All you can do is to cross your fingers, hope for the best, and plan for the worst.
 

JimP

Veteran member
Mar 28, 2016
4,370
1,745
67
Gypsum, Co
I hit the enter button before I was ready.

the same can be said for migrations into and out of units. As for breeding it will usually stay at the same time year in and year out.
 

taskswap

Active Member
Jul 9, 2018
325
181
Colorado
Three years ago, Colorado was so dry that I did a quick camping trip at 9500' on Jan 2. I remember we joked that it was both the last and first trips of the season because of the date. Three days later a blizzard hit where we had been and dropped a foot of snow.

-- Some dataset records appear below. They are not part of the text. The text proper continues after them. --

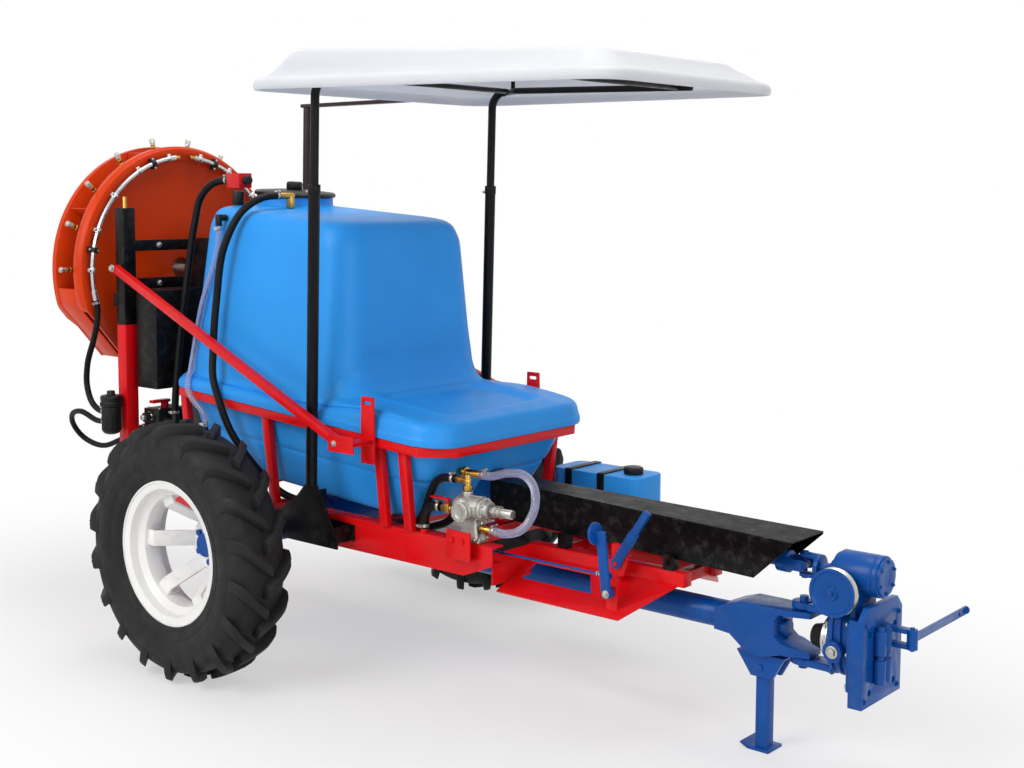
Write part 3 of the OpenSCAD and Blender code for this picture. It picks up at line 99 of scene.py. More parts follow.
def material(name, color, rough=0.4, metal=0.0, coat=0.0, vary=0.10, vary_scale=3.0, grain=(260.0, 0.04),
             rough_vary=0.10, dust=0.20, dust_top=0.5, wear=None, spec=0.5, transmission=0.0, sss=0.0, stretch=None,
             ior=1.45, speckle=0.0, dust_color=(0.30, 0.26, 0.21, 1), glow=0.02):
    """Colour that varies, with worn edges and low dust; grain is the bump's scale and strength."""
    m = bpy.data.materials.new(name)
    m.use_nodes = True
    nt = m.node_tree
    nt.nodes.clear()
    co = node(nt, "TexCoord").outputs["Object"]
    fine_co = node(nt, "Mapping", {"Scale": stretch, "Vector": co}).outputs["Vector"] if stretch else co

    def noise(scale, detail, rough_=0.55, vec=co):
        inputs = {"Scale": scale, "Detail": detail, "Roughness": rough_, "Vector": vec}
        return node(nt, "TexNoise", inputs).outputs["Fac"]

    def remap(sock, a, b, c, d):
        inputs = {"Value": sock, "From Min": a, "From Max": b, "To Min": c, "To Max": d}
        return node(nt, "MapRange", inputs).outputs["Result"]

    def mix(fac, c0, c1):
        # 6 and 7 are a colour mix's two inputs, and 2 is its colour output
        return node(nt, "Mix", {0: fac, 6: c0, 7: c1}, data_type="RGBA").outputs[2]

    def times(a, b):
        return node(nt, "Math", {0: a, 1: b}, operation="MULTIPLY", use_clamp=True).outputs[0]

    base = mix(remap(noise(vary_scale, 5), 0.32, 0.68, 0, 1), shade(color, 1 - vary), shade(color, 1 + vary))
    if speckle:
        base = mix(times(remap(noise(900, 2), 0.55, 0.75, 0, 1), speckle), base, shade(color, 1.7))
    if wear:
        edge = remap(node(nt, "NewGeometry").outputs["Pointiness"], 0.515, 0.60, 0, 1)
        base = mix(times(times(edge, remap(noise(34, 6, 0.7), 0.50, 0.66, 0, 1)), wear[1]), base, wear[0])
    if dust:
        low = remap(node(nt, "SeparateXYZ", {0: co}).outputs["Z"], dust_top, 0.0, 0.12, 1)
        base = mix(times(times(low, remap(noise(9, 8, 0.65), 0.42, 0.72, 0, 1)), dust), base, dust_color)
    inputs = {
        "Base Color": base, "Metallic": metal, "IOR": ior, "Coat Weight": coat, "Coat Roughness": 0.12,
        "Specular IOR Level": spec, "Transmission Weight": transmission,
        "Roughness": remap(noise(22, 5), 0.3, 0.7, max(rough - rough_vary, 0.02), min(rough + rough_vary, 1)),
        "Normal": node(nt, "Bump", {"Strength": grain[1], "Distance": 0.002,
                                    "Height": noise(grain[0], 3, 0.5, fine_co)}).outputs["Normal"]}
    if sss:
        inputs.update({"Subsurface Weight": sss, "Subsurface Radius": (1.0, 1.0, 1.0), "Subsurface Scale": glow})
    node(nt, "OutputMaterial", {"Surface": node(nt, "BsdfPrincipled", inputs).outputs["BSDF"]})
    return m


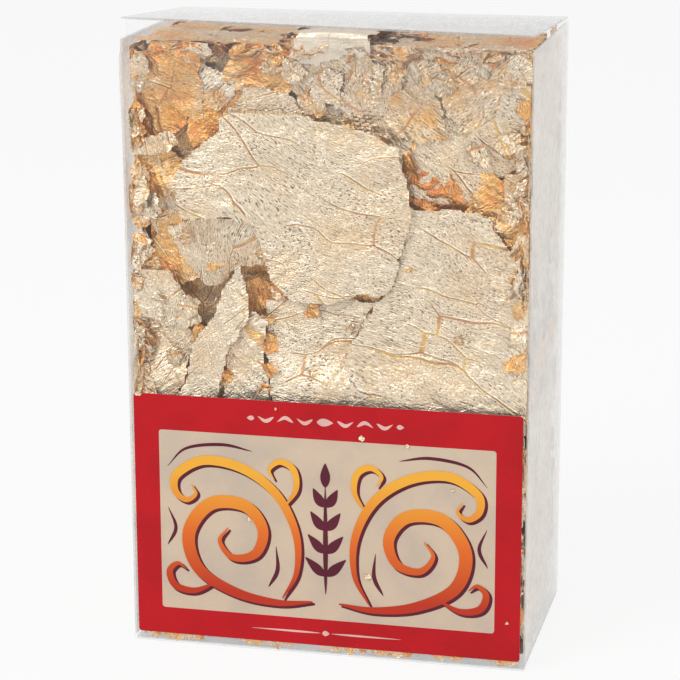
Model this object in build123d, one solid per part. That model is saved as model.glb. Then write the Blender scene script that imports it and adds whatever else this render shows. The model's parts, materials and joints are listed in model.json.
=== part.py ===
from build123d import *
import math
import os

os.makedirs("parts", exist_ok=True)

# Clear tuck-end box packed with crumpled gold leaf. Millimetres, +Z up, the front faces -Y, and the
# origin is the middle of the base. The box sizes are its outside with the lid pressed home.
box_width = 65.0
box_depth = 36.0
box_height = 100.0
film = 0.3
crease_round = 0.2
rim_round = 0.8
crease_gap = 0.05

# Lid and tuck flap. The lid stands a little open, held up by the leaf.
lid_raise = 3.5
lid_inset = 0.2
tuck_depth = 13.0
tuck_inset = 1.0
tuck_round = 4.0
tuck_lean = 3.5
tuck_play = 0.1

# Dust flaps, under the lid and over the bottom lid
left_dust_reach = 26.3
right_dust_reach = 24.5
dust_round = 2.0
dust_front_clear = 2.3
dust_back_clear = 1.1
dust_taper_share = 0.39

# Glued seam inside the back panel
seam_width = 9.0
seam_slant = 3.0
glue = 0.05
glue_width = 5.0

# Label on the front panel: a clear sticker with a red border and a cream window printed on it
label_side_margin = 0.8
label_height = 40.8
label_low = 1.6
label_thickness = 0.08
label_round = 0.5
ink = 0.04
border_side = 4.15
border_low = 4.5
border_top = 5.9

# Crumpled leaf: thickness, height of its creases, mean spacing of them, and its clearances
leaf = 0.12
leaf_wave = 0.5
leaf_pitch = 3.0
leaf_clear = 0.25
wall_clear = 0.3
crown_leg = 8.0
crown_dip = 0.5
inner_pitch = 5.0

# How many leaves lie on each other against each wall, how many of the front ones stay out of the tuck
# flaps' way, and how many sheets fill the middle
front_layers = 4
low_front_layers = 2
back_layers = 3
side_layers = 2
inner_sheets = 7

# Spacing and height of the creases across a leaf, as shares of the mean spacing and of the full wave
spacing_shares = (0.8, 1.3, 0.9, 1.1, 0.7, 1.2)
height_shares = (0.0, 1.0, 0.3, 0.85, 0.1, 0.7, 0.2, 1.0, 0.05, 0.6)

# Ridge of the crown: places from front to back, and how far each dips below the lid
crown_place_shares = (0.0, 0.12, 0.27, 0.45, 0.62, 0.81, 1.0)
crown_dip_shares = (0.1, 0.9, 0.15, 1.0, 0.2, 0.8, 0.3)

# Torn upper edge of a sheet inside, as shares of its width and of the depth of the tears
torn_edge_shares = ((0.06, 0.5), (0.22, 0.0), (0.37, 0.8), (0.55, 0.2), (0.71, 1.0), (0.86, 0.1), (0.94, 0.7))
torn_drop = 3.0

# Outlines of the front leaves, as shares of the box's width from its left edge and of its height
centre_shares = (
    (0.254, 0.882), (0.526, 0.862), (0.668, 0.827), (0.689, 0.736), (0.655, 0.645), (0.611, 0.605),
    (0.480, 0.595), (0.423, 0.598), (0.363, 0.630), (0.337, 0.715), (0.155, 0.715), (0.148, 0.787),
    (0.238, 0.841),
)
lower_right_shares = (
    (0.697, 0.731), (0.786, 0.734), (0.823, 0.730), (0.900, 0.718), (0.942, 0.665), (0.994, 0.598),
    (0.992, 0.395), (0.554, 0.395), (0.572, 0.521), (0.618, 0.583), (0.662, 0.640),
)
spear_shares = ((0.282, 0.632), (0.305, 0.575), (0.208, 0.400), (0.097, 0.400), (0.189, 0.534))
strip_shares = ((0.282, 0.574), (0.348, 0.544), (0.335, 0.400), (0.226, 0.400))
lower_middle_shares = (
    (0.355, 0.577), (0.468, 0.595), (0.611, 0.587), (0.566, 0.513), (0.554, 0.400), (0.366, 0.400),
    (0.348, 0.511),
)
left_tongue_shares = ((0.015, 0.617), (0.094, 0.625), (0.183, 0.551), (0.122, 0.533), (0.020, 0.564))
lower_left_shares = ((0.014, 0.564), (0.115, 0.531), (0.163, 0.520), (0.097, 0.400), (0.015, 0.400))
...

Last year Elk Rifle 1 (Oct 10-14) we were camped at 8800' or so and the overnight temp was 9degF. We were pretty well equipped but it was still miserable because the spot where we were was in a temperature inversion so not only was it cold but it was damp from settling moisture in that valley. By the 12th or 13th it was back up to the 30s and we were kicking off blankets all night. All in three days.

To be honest, in the mountains I don't even bother to plan more than a few days ahead. The most accurate thing you can say is "it's generally colder."

As for the migrations don't forget there are two kinds of elk: migratory herds and resident herds. Resident herds often make regular circuits of familiar territory no matter what the weather. Migratory herds will stick it out until they literally have no choice but to go down, and there are plenty of stories of them going back UP if the weather improves.